## The input:
◆ ◆ ◆ ◆
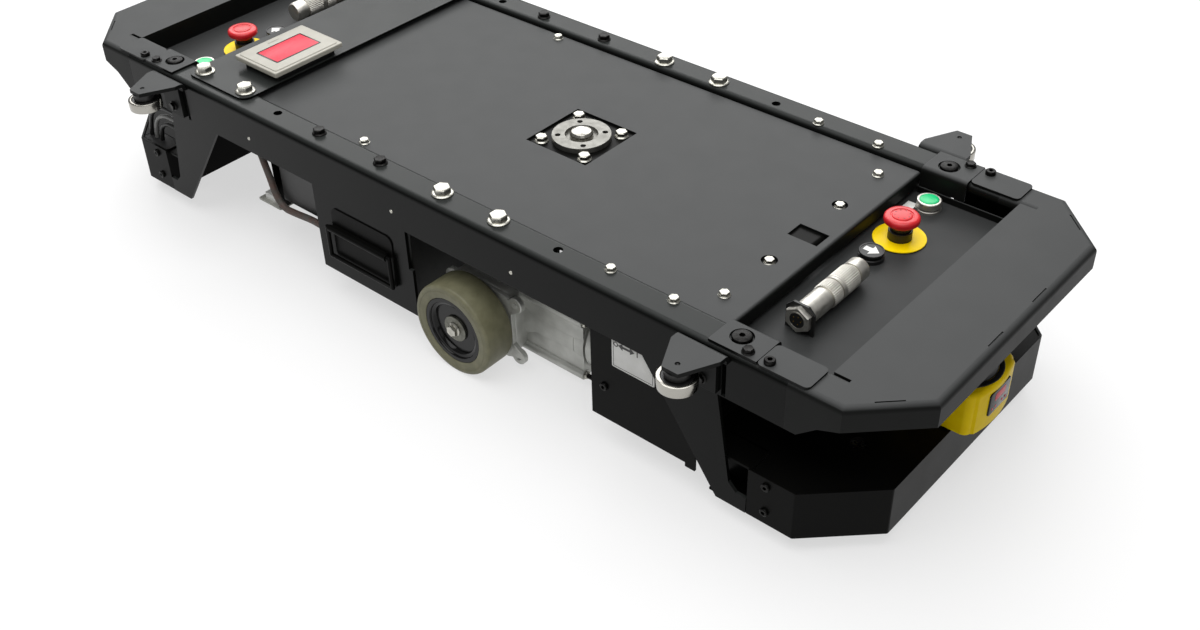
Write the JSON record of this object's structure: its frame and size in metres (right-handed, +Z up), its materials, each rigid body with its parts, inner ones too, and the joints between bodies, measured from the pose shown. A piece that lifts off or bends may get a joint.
◆ ◆ ◆ ◆
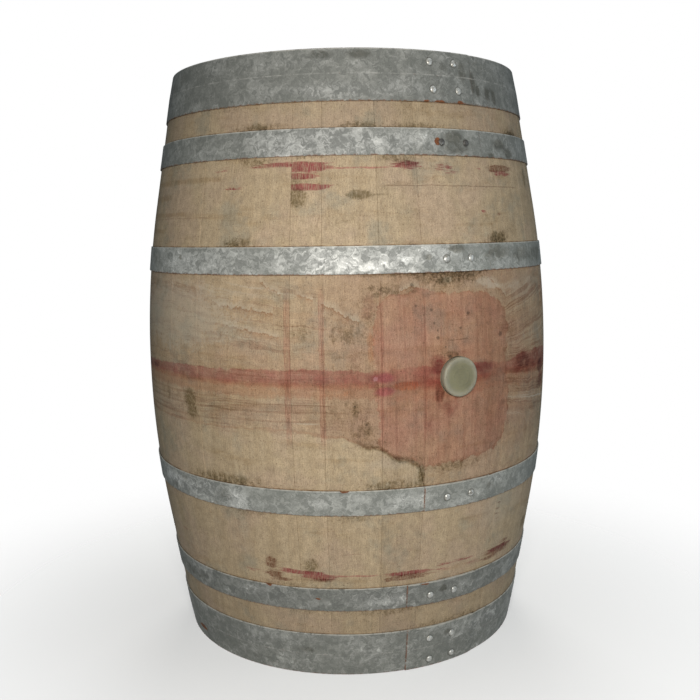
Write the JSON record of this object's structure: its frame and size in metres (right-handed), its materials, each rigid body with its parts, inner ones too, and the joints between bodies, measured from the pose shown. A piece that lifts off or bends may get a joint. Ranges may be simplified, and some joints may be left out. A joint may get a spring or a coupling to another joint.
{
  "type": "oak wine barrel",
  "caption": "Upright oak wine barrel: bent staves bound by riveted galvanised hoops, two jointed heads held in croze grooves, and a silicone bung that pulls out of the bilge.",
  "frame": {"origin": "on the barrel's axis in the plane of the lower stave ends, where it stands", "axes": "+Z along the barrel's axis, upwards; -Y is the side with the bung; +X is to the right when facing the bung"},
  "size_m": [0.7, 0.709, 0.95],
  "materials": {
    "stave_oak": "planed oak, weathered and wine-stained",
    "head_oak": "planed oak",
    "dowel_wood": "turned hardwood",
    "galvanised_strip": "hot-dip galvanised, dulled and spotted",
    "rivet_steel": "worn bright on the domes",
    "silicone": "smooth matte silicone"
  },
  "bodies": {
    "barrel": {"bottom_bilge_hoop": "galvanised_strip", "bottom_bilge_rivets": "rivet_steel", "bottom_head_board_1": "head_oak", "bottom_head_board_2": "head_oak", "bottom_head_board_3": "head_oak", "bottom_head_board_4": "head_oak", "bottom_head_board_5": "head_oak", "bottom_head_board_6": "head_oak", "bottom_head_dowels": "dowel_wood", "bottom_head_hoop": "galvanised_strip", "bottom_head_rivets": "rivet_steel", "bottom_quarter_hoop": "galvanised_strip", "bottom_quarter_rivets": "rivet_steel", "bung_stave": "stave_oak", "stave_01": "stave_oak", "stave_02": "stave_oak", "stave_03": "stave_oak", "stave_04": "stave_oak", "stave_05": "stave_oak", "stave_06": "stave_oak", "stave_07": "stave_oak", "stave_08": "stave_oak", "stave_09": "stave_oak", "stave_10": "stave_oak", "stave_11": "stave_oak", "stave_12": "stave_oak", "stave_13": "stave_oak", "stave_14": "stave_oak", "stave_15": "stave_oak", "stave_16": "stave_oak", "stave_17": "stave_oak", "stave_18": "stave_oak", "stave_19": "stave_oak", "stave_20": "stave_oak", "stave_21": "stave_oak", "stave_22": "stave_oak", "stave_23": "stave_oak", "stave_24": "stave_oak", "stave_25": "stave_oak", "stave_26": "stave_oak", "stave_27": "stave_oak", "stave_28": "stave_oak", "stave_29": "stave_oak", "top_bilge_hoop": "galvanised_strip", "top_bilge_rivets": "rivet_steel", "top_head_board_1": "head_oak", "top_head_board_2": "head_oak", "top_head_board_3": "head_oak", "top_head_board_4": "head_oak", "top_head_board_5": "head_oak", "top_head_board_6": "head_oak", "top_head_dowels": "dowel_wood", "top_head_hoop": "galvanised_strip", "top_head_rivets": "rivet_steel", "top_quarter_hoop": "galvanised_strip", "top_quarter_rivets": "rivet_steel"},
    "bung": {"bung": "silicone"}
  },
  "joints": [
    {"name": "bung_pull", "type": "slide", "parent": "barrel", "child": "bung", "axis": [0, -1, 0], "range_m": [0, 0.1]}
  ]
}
◆ ◆ ◆ ◆
## What to do:
Gather all lines from the listing above in which "Write" occurs.

## Task result:
Write the JSON record of this object's structure: its frame and size in metres (right-handed, +Z up), its materials, each rigid body with its parts, inner ones too, and the joints between bodies, measured from the pose shown. A piece that lifts off or bends may get a joint.
Write the JSON record of this object's structure: its frame and size in metres (right-handed), its materials, each rigid body with its parts, inner ones too, and the joints between bodies, measured from the pose shown. A piece that lifts off or bends may get a joint. Ranges may be simplified, and some joints may be left out. A joint may get a spring or a coupling to another joint.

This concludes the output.